• _Required work_
Find "Recreate this object" in the records that follow; print that line and each subsequent line through the last one, verbatim and with nothing added.

** Start of Material to process **

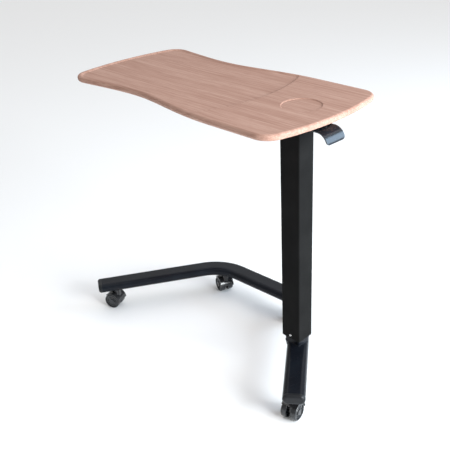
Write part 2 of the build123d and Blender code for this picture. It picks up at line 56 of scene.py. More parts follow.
MM = 0.001
STEEL_DUST = (0.32, 0.31, 0.29)
PLASTIC_DUST = (0.35, 0.34, 0.32)
SMOOTH_ANGLE = radians(35.0)
MERGE_DISTANCE = 0.000001


# ------------------------------------------------------------------ node building

class Socket(Enum):
    """Kinds of socket that the shared node groups use."""

    FLOAT = "NodeSocketFloat"
    COLOUR = "NodeSocketColor"
    VECTOR = "NodeSocketVector"


@dataclass
class Graph:
    """A node tree with short calls for adding and joining nodes.

    Args:
        tree: The node tree that is being built.
    """

    tree: bpy.types.NodeTree

    def add(self, kind: str, **settings: object) -> bpy.types.Node:
        """Add a node.

        Args:
            kind: Blender's name for the node type.
            **settings: Properties of the node, by name.

        Returns:
            The new node.
        """
        node = self.tree.nodes.new(kind)
        for name, value in settings.items():
            setattr(node, name, value)
        return node

    def join(self, source: bpy.types.NodeSocket, target: bpy.types.NodeSocket) -> None:
        """Join an output socket to an input socket."""
        self.tree.links.new(source, target)

    def math(self, operation: str, first: object, second: object = None) -> bpy.types.NodeSocket:
        """Add a Math node.

        Args:
            operation: The node's operation.
            first: Its first value, a number or a socket.
            second: Its second value, a number or a socket, where it has one.

        Returns:
            The node's output socket.
        """
        node = self.add("ShaderNodeMath", operation=operation)
        for index, value in enumerate((first, second)):
            if isinstance(value, bpy.types.NodeSocket):
                self.join(value, node.inputs[index])
            elif value is not None:
                node.inputs[index].default_value = value
        return node.outputs[0]

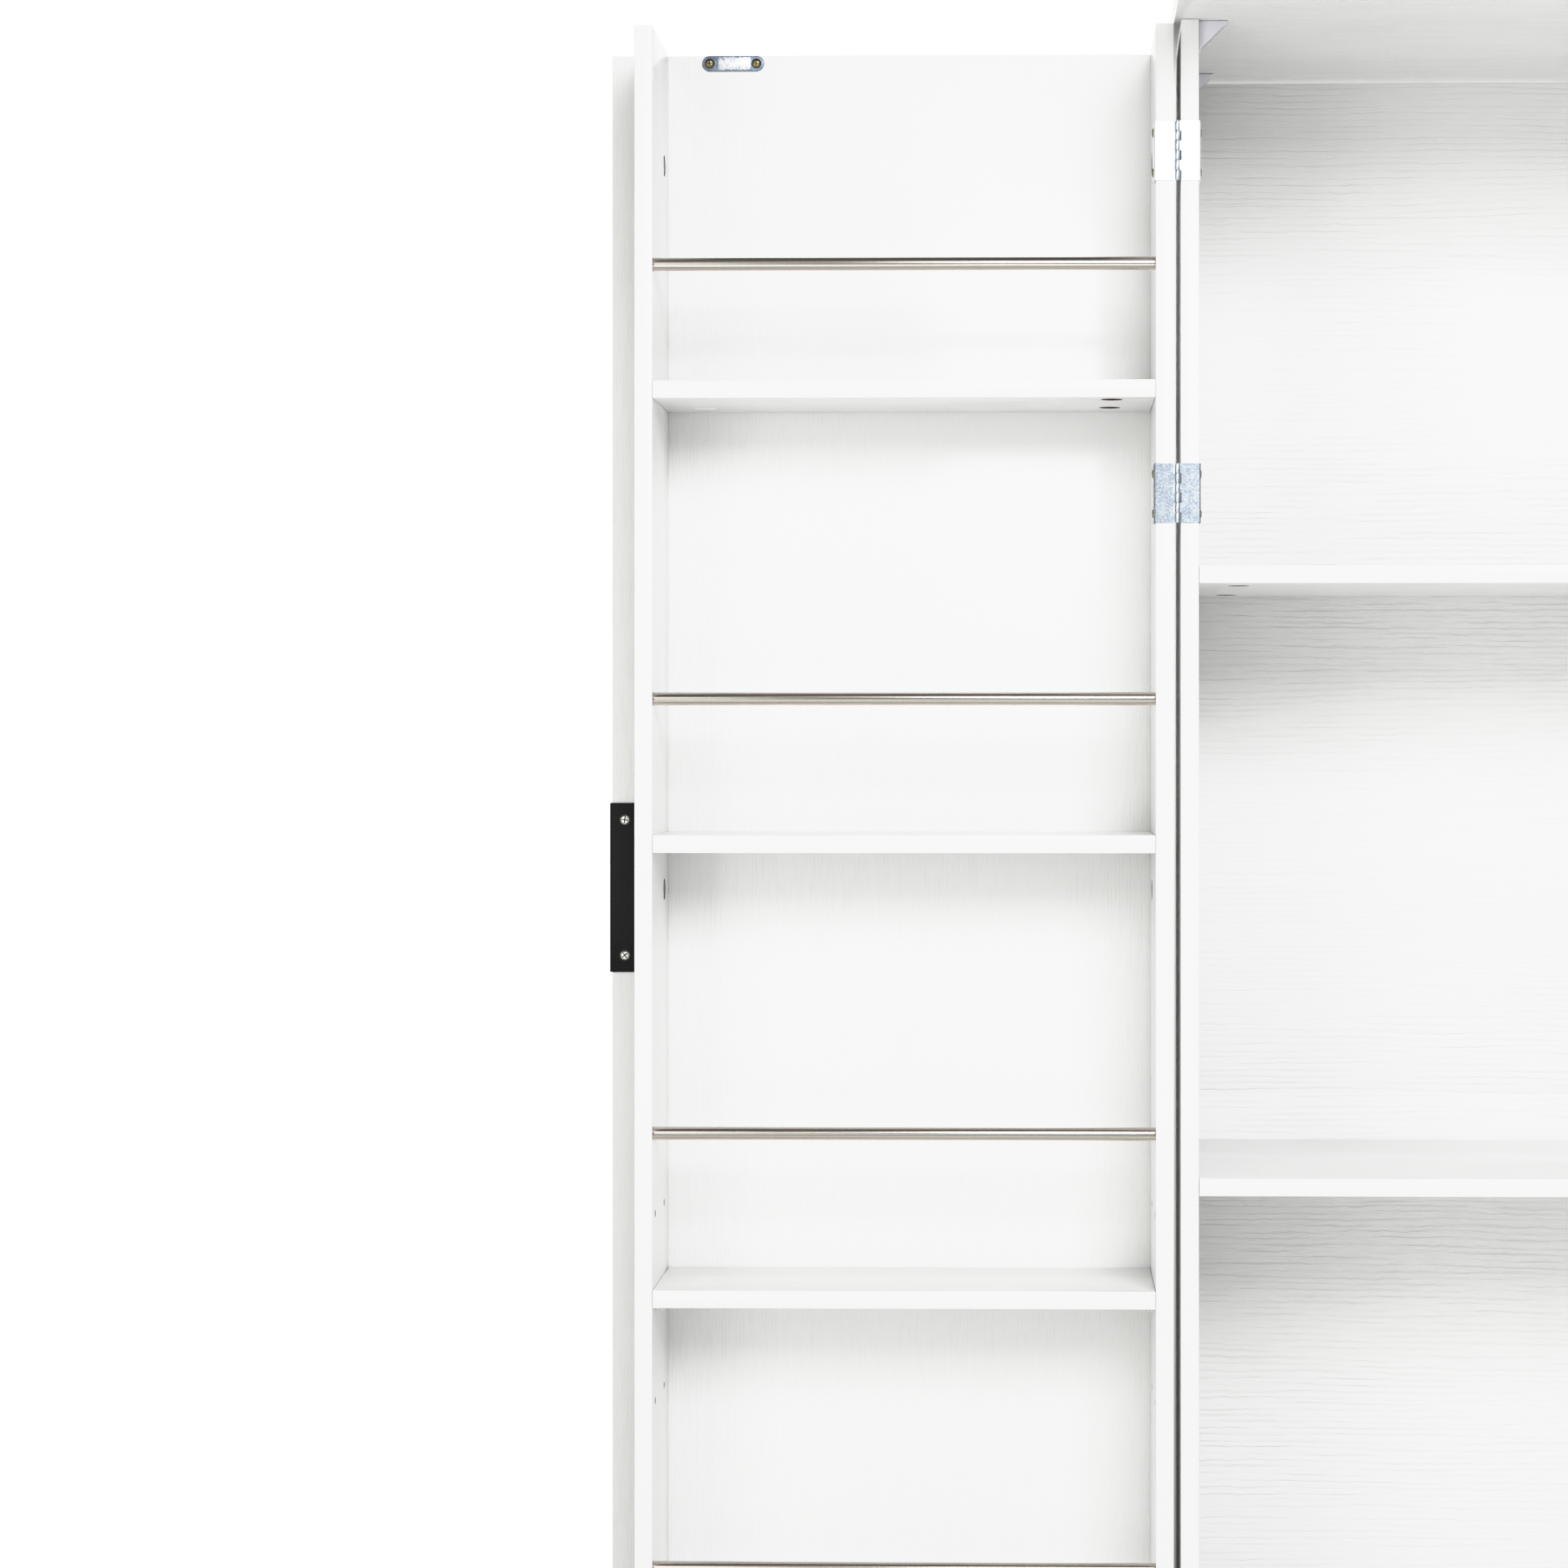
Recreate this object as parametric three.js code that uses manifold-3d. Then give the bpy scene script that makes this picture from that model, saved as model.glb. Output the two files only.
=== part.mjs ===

** End of Material to process **

• _Task result_
Recreate this object as parametric three.js code that uses manifold-3d. Then give the bpy scene script that makes this picture from that model, saved as model.glb. Output the two files only.
=== part.mjs ===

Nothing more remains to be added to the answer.